Biden toured a Mack Trucks Inc. factory in politically sensitive Pennsylvania on Wednesday, where he said forthcoming regulations would increase U.S. manufacturers’ share of the federal automobile fleet — about 600,000 vehicles strong, he said — to 70% from 55% by 2029.
Agencies that want to hire foreign vendors or buy goods from overseas will have to clear the requests with a new White House office, he said.
“In recent years, ‘Buy American’ has become a hollow promise,” he said. Federal agencies and their contractors “have got a new sheriff in town. We’re going to be checking.”
The new procurement rule is designed to give contractors time to shift their supply chains but is stringent enough to have an immediate impact on the way taxpayer dollars are spent, one administration official said in a briefing for reporters. Biden began the process in an executive order he signed in January, shortly after taking office, and the White House has received input from businesses and unions, officials said.
Biden’s visit to the Mack-Lehigh Valley Operations Manufacturing Facility in Lower Macungie Township in Pennsylvania is part of a series of domestic trips intended to keep up momentum for his economic agenda, including a bipartisan infrastructure plan in excess of $550 billion.
The president said during his remarks that he’d reached agreement on final details of that legislation with Democrats and Republicans in the Senate. He has described the infrastructure development plan as badly overdue — with countless U.S. roads, bridges, rail lines and airports in need of repair and expansion — and crucial to keep up with similar efforts by adversaries led by China.
“People follow us because of our example. It’s about time we get back up and reassert who we are,” he said, slapping his podium with a folder. “This is the United States of America.”
Under his new “Buy American” rule, the domestic content of products bought by federal agencies would be raised immediately to a minimum threshold of 60% — a 5 percentage-point increase from existing standards — and increase in phases to 75% by 2029.
The White House says the immediate change would close a loophole and eventually create more opportunities for small- and medium-sized companies. The proposal would also apply enhanced price preferences to certain critical products to support domestic supply chains for these goods.
The proposal is subject to a 60-day comment period and only takes effect after a final rule is published. The White House signed off on the proposal in early July but didn’t release it until this week. Officials said this is just the first set of reforms to existing rules aimed at bolstering American manufacturing and innovation.
Since his campaign last year, Biden promised to ensure that the federal government spends money on buying “made in America” products and in his first cabinet meeting, he instructed each agency to focus their efforts on spending taxpayer dollars in a way that supports U.S. manufacturing.

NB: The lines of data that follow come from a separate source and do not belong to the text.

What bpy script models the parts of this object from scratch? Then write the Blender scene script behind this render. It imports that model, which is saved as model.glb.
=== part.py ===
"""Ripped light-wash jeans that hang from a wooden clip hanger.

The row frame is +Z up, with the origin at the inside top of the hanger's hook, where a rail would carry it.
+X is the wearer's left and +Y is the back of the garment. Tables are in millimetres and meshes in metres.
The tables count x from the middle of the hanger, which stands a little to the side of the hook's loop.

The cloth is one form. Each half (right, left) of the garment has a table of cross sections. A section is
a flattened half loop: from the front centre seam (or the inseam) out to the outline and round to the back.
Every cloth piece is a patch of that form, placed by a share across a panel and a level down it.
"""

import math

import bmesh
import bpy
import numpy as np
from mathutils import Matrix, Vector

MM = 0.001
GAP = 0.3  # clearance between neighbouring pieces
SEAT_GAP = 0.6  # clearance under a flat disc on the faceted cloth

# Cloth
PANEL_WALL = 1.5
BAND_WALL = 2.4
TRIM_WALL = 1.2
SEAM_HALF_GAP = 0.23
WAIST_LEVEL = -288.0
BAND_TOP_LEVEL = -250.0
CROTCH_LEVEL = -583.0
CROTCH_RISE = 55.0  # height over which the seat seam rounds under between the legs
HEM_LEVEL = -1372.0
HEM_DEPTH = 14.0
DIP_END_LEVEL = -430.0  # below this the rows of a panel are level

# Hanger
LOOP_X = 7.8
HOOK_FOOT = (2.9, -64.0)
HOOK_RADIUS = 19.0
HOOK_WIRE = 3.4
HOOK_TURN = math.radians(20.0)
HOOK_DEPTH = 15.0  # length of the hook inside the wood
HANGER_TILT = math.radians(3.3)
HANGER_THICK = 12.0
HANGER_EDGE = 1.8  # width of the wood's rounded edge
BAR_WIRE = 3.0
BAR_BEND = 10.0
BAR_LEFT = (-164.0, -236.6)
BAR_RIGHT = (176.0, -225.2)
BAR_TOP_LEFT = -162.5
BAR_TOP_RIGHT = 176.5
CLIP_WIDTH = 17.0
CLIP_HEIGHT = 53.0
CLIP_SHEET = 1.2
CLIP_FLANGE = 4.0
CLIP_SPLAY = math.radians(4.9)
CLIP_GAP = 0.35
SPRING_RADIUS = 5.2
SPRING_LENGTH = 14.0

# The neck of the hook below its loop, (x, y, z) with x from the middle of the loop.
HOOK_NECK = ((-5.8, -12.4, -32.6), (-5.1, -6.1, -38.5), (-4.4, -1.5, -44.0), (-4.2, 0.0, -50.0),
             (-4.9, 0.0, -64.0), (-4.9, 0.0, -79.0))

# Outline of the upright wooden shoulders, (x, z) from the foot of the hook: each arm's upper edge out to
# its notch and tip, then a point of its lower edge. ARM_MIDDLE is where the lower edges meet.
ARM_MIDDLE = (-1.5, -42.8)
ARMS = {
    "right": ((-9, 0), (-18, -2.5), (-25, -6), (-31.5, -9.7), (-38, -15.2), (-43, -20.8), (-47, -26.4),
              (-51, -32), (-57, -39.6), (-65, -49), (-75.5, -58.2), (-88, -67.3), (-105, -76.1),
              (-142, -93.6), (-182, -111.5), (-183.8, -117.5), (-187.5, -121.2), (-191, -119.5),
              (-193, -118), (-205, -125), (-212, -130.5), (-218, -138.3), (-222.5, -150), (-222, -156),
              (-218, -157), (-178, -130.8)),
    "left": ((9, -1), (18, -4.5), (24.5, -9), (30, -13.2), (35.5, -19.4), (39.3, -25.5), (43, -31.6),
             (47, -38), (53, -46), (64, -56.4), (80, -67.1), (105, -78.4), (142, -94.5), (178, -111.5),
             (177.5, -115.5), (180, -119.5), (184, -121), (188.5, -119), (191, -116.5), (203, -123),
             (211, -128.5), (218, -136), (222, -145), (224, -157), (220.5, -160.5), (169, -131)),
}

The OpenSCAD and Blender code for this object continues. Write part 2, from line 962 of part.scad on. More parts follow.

Under his administration, government agencies have spent more than $2 billion on products produced in the U.S. They include electric vehicles for the Department of Energy’s fleet and the Department of Labor buying $1.5 million of products, from office furniture to safety testing equipment for mines and other workplaces, according to a White House fact sheet.
The president’s proposal comes as federal spending on contracts is increasing, in part because federal agencies are awash in stimulus money to combat the coronavirus pandemic. Federal spending on contracts reached a record high of $682 billion in fiscal year 2020, up 14% from the previous year, according to Bloomberg Government’s federal contracting data.

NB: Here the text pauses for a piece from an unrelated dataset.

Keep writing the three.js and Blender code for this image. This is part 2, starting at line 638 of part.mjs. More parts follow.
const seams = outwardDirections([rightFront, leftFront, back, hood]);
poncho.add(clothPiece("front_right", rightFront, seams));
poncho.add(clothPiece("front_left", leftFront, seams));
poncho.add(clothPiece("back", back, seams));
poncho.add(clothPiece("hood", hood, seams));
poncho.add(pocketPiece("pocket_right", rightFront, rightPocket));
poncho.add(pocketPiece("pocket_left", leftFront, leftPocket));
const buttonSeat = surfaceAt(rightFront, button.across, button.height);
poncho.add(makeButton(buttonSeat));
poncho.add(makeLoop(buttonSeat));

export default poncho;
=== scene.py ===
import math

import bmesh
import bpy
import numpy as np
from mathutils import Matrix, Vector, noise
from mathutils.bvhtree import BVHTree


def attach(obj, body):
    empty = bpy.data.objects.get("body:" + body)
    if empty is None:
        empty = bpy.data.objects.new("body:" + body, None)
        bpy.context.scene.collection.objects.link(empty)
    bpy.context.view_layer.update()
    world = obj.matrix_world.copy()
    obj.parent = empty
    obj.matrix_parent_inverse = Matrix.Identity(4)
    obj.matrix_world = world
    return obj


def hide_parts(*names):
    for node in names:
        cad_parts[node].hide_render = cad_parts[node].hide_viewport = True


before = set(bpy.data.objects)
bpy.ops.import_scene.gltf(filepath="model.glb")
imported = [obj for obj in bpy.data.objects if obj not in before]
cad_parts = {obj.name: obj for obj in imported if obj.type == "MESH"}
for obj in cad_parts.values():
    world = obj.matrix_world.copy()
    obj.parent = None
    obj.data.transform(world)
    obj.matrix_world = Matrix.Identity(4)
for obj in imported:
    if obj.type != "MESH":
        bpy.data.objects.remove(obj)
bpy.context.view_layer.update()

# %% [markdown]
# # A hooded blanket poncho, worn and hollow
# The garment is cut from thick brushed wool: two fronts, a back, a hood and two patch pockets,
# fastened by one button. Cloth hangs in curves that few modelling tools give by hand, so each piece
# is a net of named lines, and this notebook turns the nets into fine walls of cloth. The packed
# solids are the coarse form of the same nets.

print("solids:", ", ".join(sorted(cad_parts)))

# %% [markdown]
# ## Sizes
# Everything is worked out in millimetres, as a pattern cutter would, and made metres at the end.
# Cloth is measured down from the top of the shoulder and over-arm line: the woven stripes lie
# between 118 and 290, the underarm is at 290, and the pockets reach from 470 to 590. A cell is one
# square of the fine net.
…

Defense contractors Lockheed Martin Corp., Raytheon Technologies Corp. and General Dynamics Corp. received a combined $129.5 billion of that spending.
Contract spending is likely to increase again this fiscal year, which ends in September, because the recent $1.9 trillion stimulus package offers health officials tens of billions of dollars in supplemental funding to continue fighting the coronavirus, including for testing and contact tracing.